Page 231: "To secure a standard research slot on the ISS for a year costs a cool $20.8 million. For this price, a paying customer gets a dedicated niche on the station, 2,900 kilowatts of power, 86 hours of astronaut time, and 2 terabits of data download."
  2.9 megawatts of power per user? If only! I thought when I read this, and had it confirmed in the next sentence, that the phrase should read "2,900 kilowatt-hours of power".
Page 275: "Despite being our closest neighbor, anyone with a good backyard telescope could see that Luna didn't amount to much compared with Earth."
  Dangling participle: S/B "Despite its being our closest neighbor".
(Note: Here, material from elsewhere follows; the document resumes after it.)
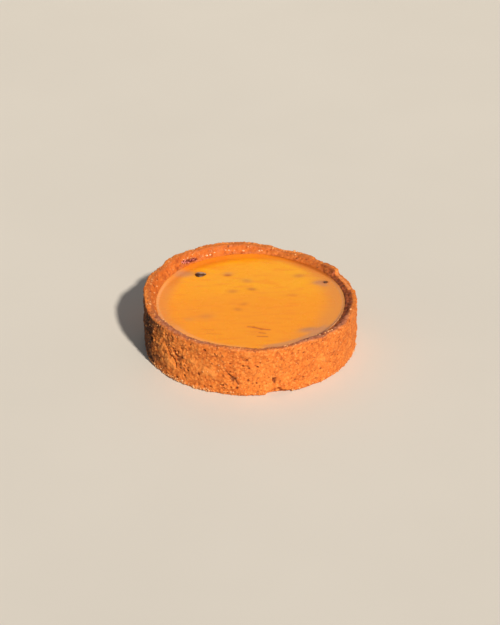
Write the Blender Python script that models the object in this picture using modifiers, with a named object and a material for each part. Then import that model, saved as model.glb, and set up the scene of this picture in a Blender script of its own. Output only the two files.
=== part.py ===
"""A round passion fruit custard tart: a straight-sided shortcrust case filled with set custard.

Metres, +Z up. The origin is the centre of the flat underside. +X is the side where the rim has
its broken stretch, and -Y is the side with the notch in the foot.
"""

import math

import bmesh
import bpy
from mathutils import Vector, noise

MM = 0.001

# Pastry case
CASE_RADIUS = 40.0 * MM
RIM_HEIGHT = 20.1 * MM
RIM_WIDTH = 2.7 * MM
RIM_INNER_ROUNDING = 0.8 * MM
RIM_OUTER_ROUNDING = 0.55 * MM
FOOT_ROUNDING = 0.8 * MM
FLOOR_THICKNESS = 3.5 * MM
CAVITY_TOP_RADIUS = 35.6 * MM
CAVITY_FLOOR_RADIUS = 34.8 * MM
CAVITY_CORNER = 1.6 * MM
CASE_STEPS = 200
WALL_ROWS = 12

# Custard
CUSTARD_LEVEL = 17.2 * MM
MENISCUS_RISE = 0.45 * MM
MENISCUS_WIDTH = 2.4 * MM
MENISCUS_RINGS = 4
FIT_GAP = 0.35 * MM
CUSTARD_STEPS = 120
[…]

Page 298: "As to whether an artificially generated greenhouse effect might improve a planet's livability, the results of such activities on Earth have not exactly caused people to cheer for more of the same."
  Well, sure. But the context is whether to induce an artificial greenhouse effect on Mars, where the temperature is about 80°C too low to be livable.
Page 310: "On its final approach to Mars in August 1993, NASA lost contact with Mars Observer, never to regain it—another dreadful blow to the Agency's Mars exploration program."
  Oh, I don't know. If NASA were shifted to Mars, seems to me its Mars exploration program would thrive — at least until the air ran out.
But seriously, here's another dangling participle. S/B "Mars Observer lost contact with NASA". (That's the simplest fix, albeit a clumsy one.)
Page 328: "...the team halted abruptly, nearly causing Devon Island's first fender-bender as the media ATVs, following the Marsnauts one another too closely, slammed on their brakes and lurched to a nerve-racking stop."
  Two mistakes: missing word and spelling error. S/B "following the Marsnauts and one another" and "nerve-wracking".
Page 347: "Properly conceived and managed, such a program could jury-rig a robust entrepreneurial space-launch sector into existence."
  The term "jury-rig" is bad two ways. First, although it's commonly spoken and written this way, the proper form is "jerry-rig". Second, it's the wrong term; "bootstrap" is a better one.